We could reasonably assume – as the parlous state of the Labour Party’s candidate selection process and manifesto preparation demonstrated this morning – that 2020 was going to be the date. Even more surprising, perhaps, is that all the major parties have rolled over and played dead to May’s demand for this election – they could have very easily blocked it, by not voting for it. As it is, the turkey that is the Labour Party has not only voted for Christmas, it has brought the gift of a book of stuffing recipes too.
Seeing this election as being about the decimation of the Parliamentary Labour Party is as obvious as it is seductive, but it is also wrong. Yes, the Labour opposition is in disarray, led by a leader who seems almost uniquely ill-equipped for the job, it does not know how to oppose (save for Keir Starmer and Hilary Benn’s rather valiant efforts) and it is pulled in at least four different and contradictory directions around Brexit, Scottish independence, tax and spend, and defence and security.
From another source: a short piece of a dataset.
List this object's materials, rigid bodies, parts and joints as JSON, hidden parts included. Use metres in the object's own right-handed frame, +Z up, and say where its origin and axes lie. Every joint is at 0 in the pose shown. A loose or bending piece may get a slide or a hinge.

According to the polling done for The Times it is also 21% behind in the opinion polls: a yawning chasm of a gap to make up in 7 weeks.
But the Labour Party does not need an intervention from Theresa May to consign it a further generation out of power – it has been doing that all on its own, far more effectively than the Conservatives could ever inflict on it. There is also a strong line of thought that a Corbyn leadership that made it through to 2020 would have been even worse for the party than one that ends in June (pre-supposing he will resign in the face of a result that makes 1983 look good). No, this election is not about killing off Labour, it’s about wresting control of the Conservative Party back from the hard-Brexit fringe.
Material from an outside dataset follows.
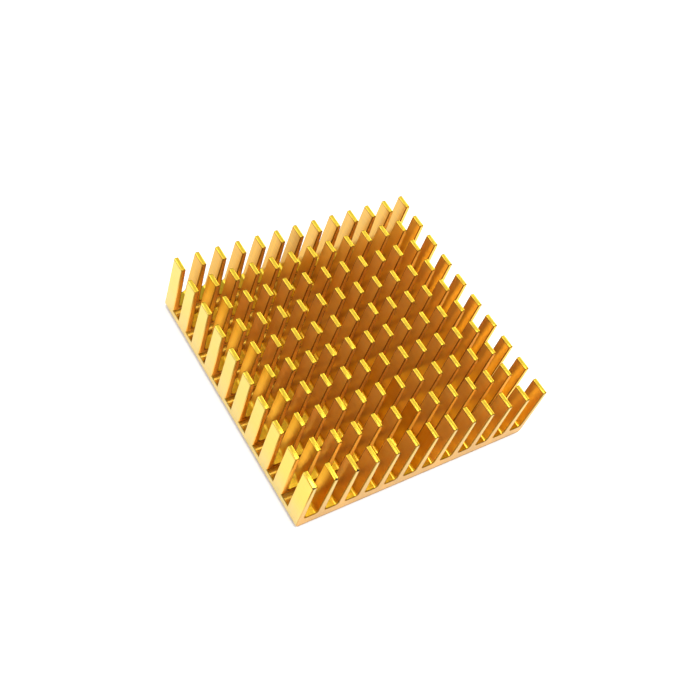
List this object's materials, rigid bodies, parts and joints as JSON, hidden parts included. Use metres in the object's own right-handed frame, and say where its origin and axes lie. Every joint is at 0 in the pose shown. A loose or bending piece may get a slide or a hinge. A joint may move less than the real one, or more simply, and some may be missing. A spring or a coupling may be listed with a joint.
{
  "type": "pin fin heat sink",
  "caption": "Square pin fin heat sink: a thin base with rows of tall flat pins, gold anodised, for bonding to a hot chip or module.",
  "frame": {"origin": "middle of the flat underside", "axes": "+X across the fins, +Y along the extrusion, +Z from the base to the fin tips"},
  "size_m": [0.04, 0.04, 0.011],
  "materials": {
    "gold_anodised": "gold anodised, satin, with fine extrusion lines along the fins and saw marks on the cut faces"
  },
  "bodies": {
    "root": {"heat_sink": "gold_anodised"}
  },
  "joints": []
}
The hard-Brexit fringe – which was a very marginal element of the Conservative Party during the 1990s and noughties – has found itself able to call many of the shots in the permissive environment of a very small Parliamentary majority. And whilst the Prime Minister undoubtedly does now carry some personal loss of political capital having campaigned for remain and reversed, and having ruled out an early general election and reversed, she is right to think that having a militant hard-Brexit wing to her Parliamentary party is going to cause her substantial problems when she has to compromise on freedom of movement, the role of the European Court of Justice and membership of the common market, as she will have to do even if it is just in the transitional phase.
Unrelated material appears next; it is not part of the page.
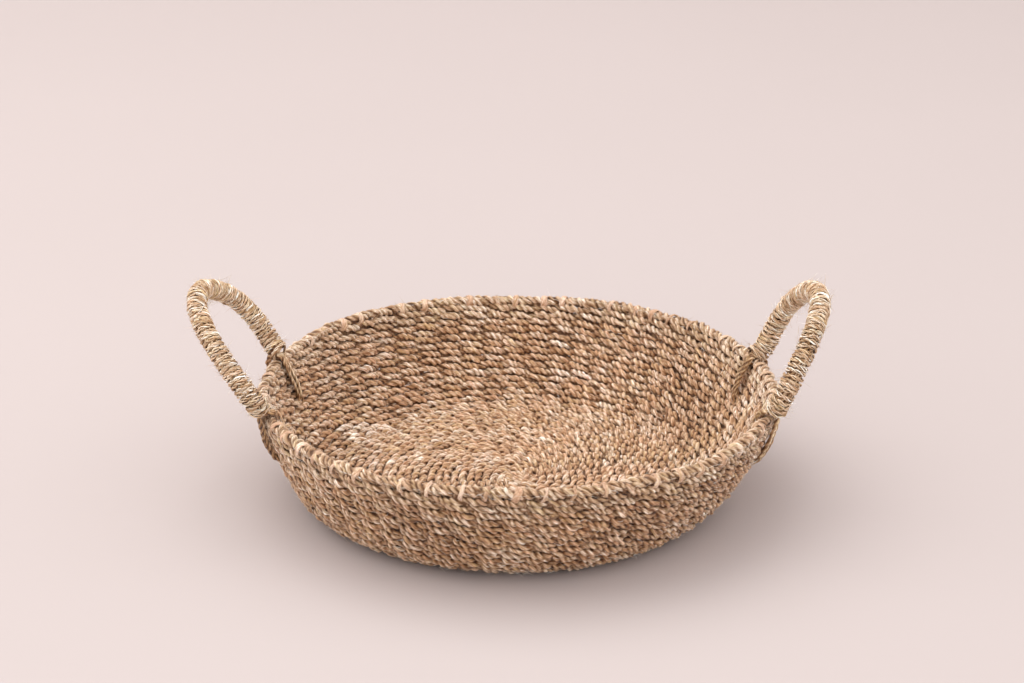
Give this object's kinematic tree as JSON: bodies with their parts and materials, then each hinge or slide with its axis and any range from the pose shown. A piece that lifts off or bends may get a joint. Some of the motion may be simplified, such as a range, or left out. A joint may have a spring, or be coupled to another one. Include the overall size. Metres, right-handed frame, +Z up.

A large Parliamentary majority of over 75 will provide the Prime Minister with the sort of wriggle room she needs to make the compromises she will need to make. This is sensible politics, albeit very opportunistic politics.
So, from the vantage point of this early in the campaign my trip to the betting shop would look like this:
The Conservatives to have a majority of over 110 seats.
The Labour PLP to be reduced to 170 seats, but it could be worse.
The Liberal Democrats to come back to 30 seats (or thereabouts). And if this were to be correct this would make them the main beneficiary of this election.
And Brexit will still mean Brexit, but not quite the virulent strain of Brexit that has been bandied around more recently.
Of course, the wildcards in this election can be found in several places: will foreign powers seek to impact on the election in the way that it has been alleged was the case in the EU referendum, the US Presidential campaign and the current French Presidential campaign? Will the investigations into election malpractice in the 2015 General Election result in prosecutions? Or will events in the Middle East, Turkey or the Korean peninsula overtake the parochial concerns of a British election?
This looks like the safest calculation a British Prime Minister will have ever had to make, but elections are strange things and the voting public are volatile.